◆ **Exercise inputs**
=-=-=-=-=

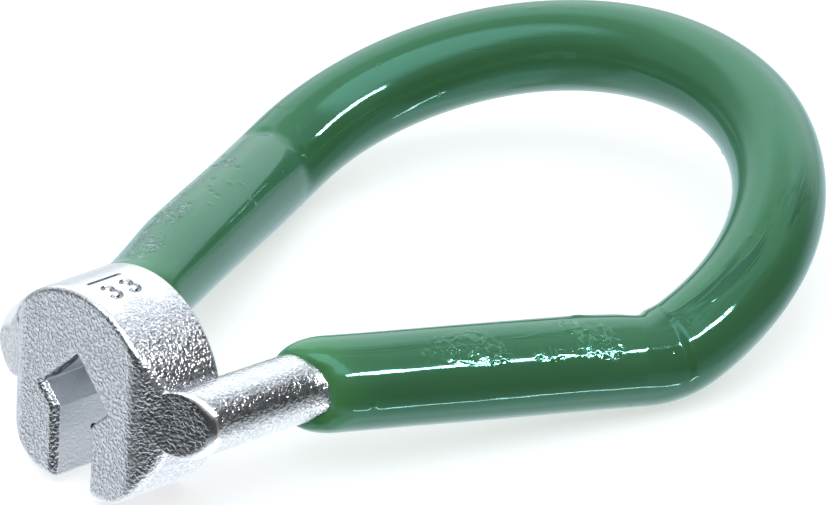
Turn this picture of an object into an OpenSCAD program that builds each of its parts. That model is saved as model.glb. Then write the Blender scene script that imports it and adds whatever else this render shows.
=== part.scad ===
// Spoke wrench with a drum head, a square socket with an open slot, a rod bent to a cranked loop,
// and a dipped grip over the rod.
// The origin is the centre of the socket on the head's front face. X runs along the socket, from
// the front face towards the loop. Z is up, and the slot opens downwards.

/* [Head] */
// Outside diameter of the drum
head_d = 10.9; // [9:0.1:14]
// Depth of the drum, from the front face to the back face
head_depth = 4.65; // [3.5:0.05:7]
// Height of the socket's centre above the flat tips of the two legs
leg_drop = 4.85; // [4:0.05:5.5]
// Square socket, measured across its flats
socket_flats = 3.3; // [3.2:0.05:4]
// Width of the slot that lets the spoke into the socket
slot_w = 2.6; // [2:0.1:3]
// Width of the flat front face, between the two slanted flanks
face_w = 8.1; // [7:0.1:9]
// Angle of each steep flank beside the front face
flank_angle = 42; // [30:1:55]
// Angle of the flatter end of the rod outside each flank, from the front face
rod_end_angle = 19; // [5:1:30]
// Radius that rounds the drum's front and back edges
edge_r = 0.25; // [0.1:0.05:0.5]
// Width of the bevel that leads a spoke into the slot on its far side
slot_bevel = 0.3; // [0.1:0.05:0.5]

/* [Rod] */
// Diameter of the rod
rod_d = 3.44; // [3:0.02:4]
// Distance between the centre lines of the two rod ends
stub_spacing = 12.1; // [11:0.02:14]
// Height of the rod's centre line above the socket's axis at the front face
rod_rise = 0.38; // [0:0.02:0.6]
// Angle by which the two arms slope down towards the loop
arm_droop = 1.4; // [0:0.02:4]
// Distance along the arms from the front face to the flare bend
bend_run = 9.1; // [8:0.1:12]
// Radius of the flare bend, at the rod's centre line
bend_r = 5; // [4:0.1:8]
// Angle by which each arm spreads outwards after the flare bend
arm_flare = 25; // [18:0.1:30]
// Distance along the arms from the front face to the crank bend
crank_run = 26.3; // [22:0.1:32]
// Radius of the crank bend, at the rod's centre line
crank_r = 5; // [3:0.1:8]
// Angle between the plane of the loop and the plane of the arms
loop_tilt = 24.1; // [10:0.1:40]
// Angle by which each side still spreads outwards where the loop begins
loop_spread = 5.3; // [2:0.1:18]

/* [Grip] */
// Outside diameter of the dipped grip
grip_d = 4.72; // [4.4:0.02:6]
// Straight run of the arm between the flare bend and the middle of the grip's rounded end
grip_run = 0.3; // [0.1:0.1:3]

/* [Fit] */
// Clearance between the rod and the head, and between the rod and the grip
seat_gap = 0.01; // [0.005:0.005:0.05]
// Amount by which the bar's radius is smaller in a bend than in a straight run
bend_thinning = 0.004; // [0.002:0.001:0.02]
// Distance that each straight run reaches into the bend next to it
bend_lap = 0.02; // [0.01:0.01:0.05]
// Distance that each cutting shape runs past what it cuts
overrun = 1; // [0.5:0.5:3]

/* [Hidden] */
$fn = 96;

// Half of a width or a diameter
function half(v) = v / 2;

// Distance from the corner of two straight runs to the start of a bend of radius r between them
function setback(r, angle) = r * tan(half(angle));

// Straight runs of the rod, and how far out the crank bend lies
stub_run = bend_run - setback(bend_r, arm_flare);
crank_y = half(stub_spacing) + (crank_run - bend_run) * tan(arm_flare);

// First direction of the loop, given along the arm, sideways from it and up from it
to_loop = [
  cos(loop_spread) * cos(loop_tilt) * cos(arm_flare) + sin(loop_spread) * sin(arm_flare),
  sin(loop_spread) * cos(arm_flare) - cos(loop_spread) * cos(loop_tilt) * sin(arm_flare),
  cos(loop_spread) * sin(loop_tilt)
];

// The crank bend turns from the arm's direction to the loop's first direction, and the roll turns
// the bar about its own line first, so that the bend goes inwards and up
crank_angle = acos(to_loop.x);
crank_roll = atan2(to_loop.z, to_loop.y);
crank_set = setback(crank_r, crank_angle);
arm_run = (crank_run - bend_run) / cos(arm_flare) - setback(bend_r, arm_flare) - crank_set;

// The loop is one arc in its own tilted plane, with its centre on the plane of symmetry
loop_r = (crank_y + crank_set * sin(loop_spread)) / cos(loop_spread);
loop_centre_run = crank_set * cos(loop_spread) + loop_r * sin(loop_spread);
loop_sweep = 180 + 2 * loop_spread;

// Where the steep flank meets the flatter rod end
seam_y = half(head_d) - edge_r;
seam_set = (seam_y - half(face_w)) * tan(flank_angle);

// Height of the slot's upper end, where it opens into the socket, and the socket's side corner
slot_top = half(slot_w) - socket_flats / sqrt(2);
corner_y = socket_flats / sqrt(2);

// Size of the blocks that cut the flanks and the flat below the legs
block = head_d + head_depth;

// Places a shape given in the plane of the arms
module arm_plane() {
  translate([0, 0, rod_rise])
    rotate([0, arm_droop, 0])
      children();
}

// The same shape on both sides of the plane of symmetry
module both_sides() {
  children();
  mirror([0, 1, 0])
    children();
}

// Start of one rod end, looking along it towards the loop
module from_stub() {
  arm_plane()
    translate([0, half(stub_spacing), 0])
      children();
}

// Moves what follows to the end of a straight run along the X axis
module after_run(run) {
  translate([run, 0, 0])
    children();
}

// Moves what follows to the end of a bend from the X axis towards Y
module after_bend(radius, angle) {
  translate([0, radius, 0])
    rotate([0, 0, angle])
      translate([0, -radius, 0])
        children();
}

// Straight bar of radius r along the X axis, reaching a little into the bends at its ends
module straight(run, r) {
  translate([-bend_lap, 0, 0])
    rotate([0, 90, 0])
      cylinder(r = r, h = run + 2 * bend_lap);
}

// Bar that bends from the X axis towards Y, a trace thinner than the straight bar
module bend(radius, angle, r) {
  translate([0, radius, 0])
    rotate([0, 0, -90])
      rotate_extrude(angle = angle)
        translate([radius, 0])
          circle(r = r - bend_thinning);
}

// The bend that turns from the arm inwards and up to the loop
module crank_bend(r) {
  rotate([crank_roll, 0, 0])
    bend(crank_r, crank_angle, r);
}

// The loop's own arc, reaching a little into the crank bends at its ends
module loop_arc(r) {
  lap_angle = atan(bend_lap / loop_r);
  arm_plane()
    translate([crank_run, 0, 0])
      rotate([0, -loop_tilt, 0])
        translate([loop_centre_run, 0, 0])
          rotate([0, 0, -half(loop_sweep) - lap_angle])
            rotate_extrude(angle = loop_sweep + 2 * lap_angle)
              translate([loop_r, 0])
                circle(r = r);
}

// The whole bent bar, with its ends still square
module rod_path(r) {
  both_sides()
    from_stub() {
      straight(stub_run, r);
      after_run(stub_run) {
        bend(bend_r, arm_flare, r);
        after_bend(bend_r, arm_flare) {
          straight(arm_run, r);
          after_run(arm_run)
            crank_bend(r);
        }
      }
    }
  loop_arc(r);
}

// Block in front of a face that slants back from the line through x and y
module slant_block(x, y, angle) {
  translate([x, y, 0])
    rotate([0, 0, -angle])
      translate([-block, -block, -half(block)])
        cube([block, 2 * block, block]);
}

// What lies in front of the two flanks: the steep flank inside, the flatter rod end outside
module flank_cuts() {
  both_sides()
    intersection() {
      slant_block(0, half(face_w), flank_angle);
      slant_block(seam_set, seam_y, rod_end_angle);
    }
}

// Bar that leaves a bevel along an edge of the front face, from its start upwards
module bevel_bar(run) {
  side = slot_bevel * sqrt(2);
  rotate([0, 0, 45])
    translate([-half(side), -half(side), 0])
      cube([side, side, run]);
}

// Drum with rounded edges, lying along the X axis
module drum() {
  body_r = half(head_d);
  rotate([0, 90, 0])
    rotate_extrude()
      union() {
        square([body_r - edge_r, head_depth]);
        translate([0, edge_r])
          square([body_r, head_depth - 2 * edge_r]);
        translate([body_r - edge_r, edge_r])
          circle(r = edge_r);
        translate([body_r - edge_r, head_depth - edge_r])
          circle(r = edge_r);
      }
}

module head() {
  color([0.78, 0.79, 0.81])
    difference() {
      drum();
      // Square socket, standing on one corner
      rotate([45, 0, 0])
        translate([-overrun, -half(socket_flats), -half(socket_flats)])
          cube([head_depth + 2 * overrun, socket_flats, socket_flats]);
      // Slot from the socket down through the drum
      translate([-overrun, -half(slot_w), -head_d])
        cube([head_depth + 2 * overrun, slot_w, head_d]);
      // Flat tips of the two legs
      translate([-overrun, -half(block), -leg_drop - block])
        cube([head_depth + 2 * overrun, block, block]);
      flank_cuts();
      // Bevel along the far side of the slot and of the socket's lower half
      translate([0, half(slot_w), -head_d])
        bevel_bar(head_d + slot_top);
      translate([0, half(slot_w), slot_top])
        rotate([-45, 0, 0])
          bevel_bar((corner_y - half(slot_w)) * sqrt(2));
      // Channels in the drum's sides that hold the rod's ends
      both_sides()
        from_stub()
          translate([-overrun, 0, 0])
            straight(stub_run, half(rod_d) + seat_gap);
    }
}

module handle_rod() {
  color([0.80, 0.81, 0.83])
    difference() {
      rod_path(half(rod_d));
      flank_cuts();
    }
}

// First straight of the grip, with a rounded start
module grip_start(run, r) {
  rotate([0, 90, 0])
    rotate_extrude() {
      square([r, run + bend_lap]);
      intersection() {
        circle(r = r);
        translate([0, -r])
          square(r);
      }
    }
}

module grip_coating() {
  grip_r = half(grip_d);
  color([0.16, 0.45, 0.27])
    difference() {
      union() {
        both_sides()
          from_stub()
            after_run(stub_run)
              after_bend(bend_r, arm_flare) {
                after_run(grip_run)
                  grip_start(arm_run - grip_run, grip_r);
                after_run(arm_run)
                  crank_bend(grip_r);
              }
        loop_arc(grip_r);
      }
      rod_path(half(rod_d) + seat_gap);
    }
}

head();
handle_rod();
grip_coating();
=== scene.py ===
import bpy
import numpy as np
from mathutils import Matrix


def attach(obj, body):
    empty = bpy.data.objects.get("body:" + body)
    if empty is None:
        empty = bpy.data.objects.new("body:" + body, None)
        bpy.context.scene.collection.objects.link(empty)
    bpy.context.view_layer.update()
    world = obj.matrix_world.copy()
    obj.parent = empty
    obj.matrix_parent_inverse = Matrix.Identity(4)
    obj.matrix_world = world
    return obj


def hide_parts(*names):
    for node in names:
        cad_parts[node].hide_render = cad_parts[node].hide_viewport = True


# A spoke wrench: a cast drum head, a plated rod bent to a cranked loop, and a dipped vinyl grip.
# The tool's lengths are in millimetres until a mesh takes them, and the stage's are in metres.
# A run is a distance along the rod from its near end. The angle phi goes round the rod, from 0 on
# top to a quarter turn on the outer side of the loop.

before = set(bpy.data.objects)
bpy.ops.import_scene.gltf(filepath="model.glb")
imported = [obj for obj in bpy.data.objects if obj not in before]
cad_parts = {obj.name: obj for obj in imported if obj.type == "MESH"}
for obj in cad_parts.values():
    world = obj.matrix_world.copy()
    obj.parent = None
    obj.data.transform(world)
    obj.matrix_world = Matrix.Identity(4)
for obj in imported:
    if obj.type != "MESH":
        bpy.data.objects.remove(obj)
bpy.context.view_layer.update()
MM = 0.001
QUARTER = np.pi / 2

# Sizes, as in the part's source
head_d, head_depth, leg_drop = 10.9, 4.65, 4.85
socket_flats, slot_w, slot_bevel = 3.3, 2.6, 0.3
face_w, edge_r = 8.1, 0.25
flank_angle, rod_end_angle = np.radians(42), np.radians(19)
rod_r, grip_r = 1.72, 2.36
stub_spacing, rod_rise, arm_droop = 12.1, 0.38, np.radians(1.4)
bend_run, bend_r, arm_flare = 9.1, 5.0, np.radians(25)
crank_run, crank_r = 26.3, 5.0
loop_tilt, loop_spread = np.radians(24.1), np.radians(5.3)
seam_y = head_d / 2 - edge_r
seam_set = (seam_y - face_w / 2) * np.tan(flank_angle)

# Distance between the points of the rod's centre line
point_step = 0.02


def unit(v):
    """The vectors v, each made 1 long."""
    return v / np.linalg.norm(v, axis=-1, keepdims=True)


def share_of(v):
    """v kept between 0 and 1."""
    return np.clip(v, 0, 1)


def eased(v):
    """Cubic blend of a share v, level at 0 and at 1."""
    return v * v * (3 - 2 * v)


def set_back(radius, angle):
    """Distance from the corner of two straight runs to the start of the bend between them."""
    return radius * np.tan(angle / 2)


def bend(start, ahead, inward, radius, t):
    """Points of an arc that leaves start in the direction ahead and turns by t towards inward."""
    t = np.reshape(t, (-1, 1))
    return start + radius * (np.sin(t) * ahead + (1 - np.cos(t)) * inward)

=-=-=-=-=

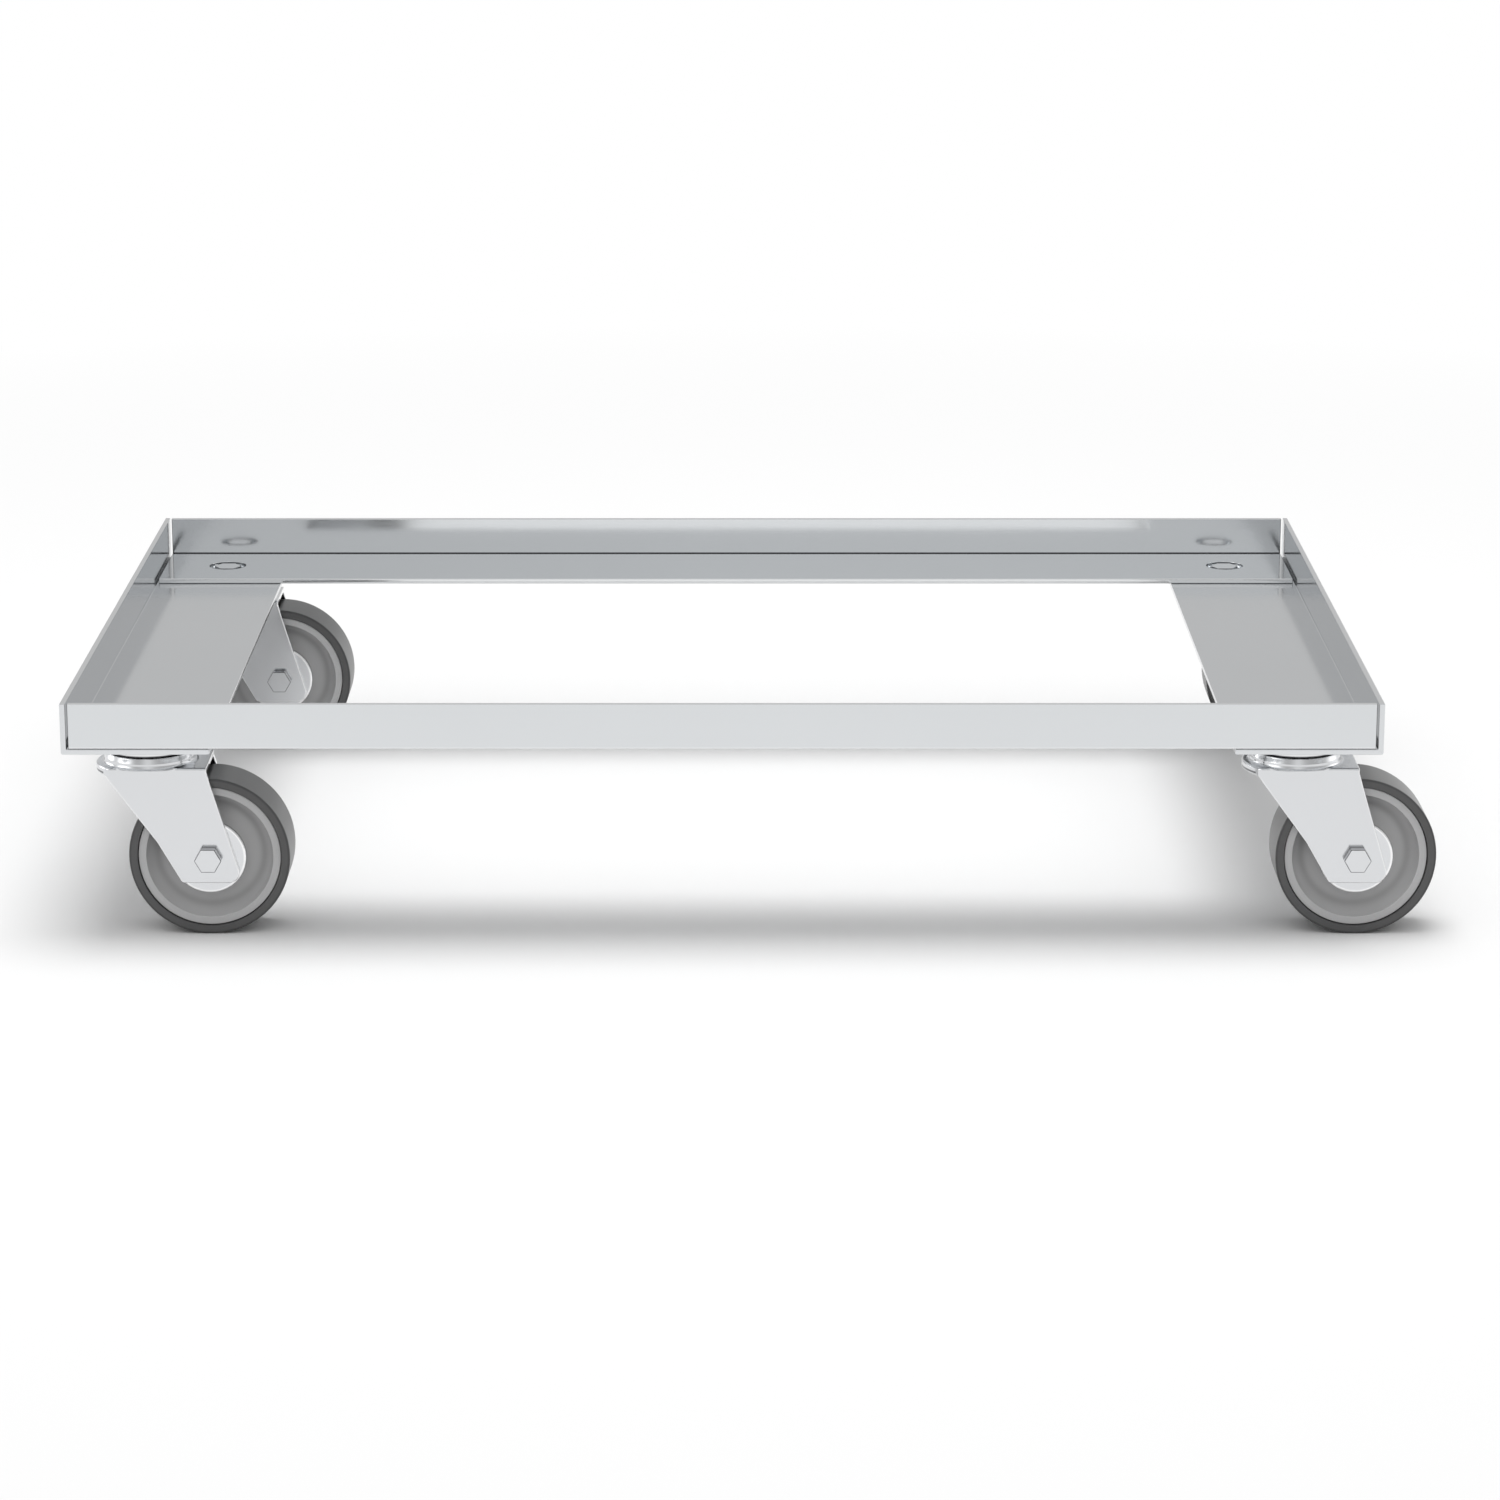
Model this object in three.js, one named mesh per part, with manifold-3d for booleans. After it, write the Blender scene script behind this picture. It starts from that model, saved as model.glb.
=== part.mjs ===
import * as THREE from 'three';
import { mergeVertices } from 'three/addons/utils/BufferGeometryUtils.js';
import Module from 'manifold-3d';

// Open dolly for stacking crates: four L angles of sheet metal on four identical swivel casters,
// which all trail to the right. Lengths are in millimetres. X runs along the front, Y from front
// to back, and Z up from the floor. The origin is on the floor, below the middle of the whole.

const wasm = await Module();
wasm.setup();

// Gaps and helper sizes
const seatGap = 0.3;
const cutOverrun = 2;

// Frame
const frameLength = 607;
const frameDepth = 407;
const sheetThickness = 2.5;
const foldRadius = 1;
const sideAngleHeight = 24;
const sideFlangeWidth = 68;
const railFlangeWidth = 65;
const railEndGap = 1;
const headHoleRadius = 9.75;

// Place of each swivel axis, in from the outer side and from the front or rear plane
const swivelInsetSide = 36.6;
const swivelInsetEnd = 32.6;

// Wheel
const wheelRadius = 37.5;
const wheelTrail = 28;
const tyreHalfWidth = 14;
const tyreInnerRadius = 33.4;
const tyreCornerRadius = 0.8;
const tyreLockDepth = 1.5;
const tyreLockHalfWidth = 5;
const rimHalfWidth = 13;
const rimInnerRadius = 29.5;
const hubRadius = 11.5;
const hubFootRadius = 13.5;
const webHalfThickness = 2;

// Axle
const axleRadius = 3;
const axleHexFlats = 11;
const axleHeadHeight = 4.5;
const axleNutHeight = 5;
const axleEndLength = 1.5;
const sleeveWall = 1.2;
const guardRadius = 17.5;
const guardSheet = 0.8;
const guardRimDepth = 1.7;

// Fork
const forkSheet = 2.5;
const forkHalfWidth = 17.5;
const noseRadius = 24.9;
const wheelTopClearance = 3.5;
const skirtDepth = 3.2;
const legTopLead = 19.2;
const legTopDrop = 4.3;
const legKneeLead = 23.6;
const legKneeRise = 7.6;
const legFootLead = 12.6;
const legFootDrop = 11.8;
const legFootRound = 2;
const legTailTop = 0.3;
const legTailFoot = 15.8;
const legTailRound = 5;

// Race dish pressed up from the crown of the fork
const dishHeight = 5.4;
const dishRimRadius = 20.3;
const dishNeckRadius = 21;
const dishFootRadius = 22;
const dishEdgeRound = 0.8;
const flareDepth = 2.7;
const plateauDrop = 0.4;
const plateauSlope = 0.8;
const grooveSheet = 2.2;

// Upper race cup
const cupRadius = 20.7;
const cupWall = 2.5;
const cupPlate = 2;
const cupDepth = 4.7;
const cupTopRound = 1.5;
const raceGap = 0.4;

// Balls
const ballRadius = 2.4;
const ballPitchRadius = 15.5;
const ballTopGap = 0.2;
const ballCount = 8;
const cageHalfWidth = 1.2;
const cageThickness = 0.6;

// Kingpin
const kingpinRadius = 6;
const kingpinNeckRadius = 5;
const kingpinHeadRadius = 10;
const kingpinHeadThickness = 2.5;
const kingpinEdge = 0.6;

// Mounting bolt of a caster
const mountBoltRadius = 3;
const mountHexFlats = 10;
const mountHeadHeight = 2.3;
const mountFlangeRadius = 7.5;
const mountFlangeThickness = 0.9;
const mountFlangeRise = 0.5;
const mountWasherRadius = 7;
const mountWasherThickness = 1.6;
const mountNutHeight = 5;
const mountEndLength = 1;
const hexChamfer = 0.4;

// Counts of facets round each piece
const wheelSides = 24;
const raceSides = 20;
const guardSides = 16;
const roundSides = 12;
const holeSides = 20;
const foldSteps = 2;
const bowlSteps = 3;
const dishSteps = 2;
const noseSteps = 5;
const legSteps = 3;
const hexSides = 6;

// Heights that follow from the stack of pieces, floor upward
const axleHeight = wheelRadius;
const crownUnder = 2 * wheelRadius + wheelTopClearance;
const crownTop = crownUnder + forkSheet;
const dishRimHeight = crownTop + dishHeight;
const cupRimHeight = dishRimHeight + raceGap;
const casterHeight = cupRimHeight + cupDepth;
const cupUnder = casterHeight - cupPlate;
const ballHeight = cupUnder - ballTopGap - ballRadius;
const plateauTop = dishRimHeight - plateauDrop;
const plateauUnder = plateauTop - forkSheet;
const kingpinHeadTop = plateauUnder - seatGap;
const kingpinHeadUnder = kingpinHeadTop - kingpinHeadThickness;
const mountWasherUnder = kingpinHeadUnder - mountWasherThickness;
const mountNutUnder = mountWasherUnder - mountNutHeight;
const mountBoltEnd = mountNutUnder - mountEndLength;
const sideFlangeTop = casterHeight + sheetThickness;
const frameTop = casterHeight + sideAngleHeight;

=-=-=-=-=

◆ **What the task requires**
Give back, exactly as written, each line from the one that contains "loop_arc(grip_r);" through the one that contains "for node in".

◆ **Worked answer**
        loop_arc(grip_r);
      }
      rod_path(half(rod_d) + seat_gap);
    }
}

head();
handle_rod();
grip_coating();
=== scene.py ===
import bpy
import numpy as np
from mathutils import Matrix


def attach(obj, body):
    empty = bpy.data.objects.get("body:" + body)
    if empty is None:
        empty = bpy.data.objects.new("body:" + body, None)
        bpy.context.scene.collection.objects.link(empty)
    bpy.context.view_layer.update()
    world = obj.matrix_world.copy()
    obj.parent = empty
    obj.matrix_parent_inverse = Matrix.Identity(4)
    obj.matrix_world = world
    return obj


def hide_parts(*names):
    for node in names:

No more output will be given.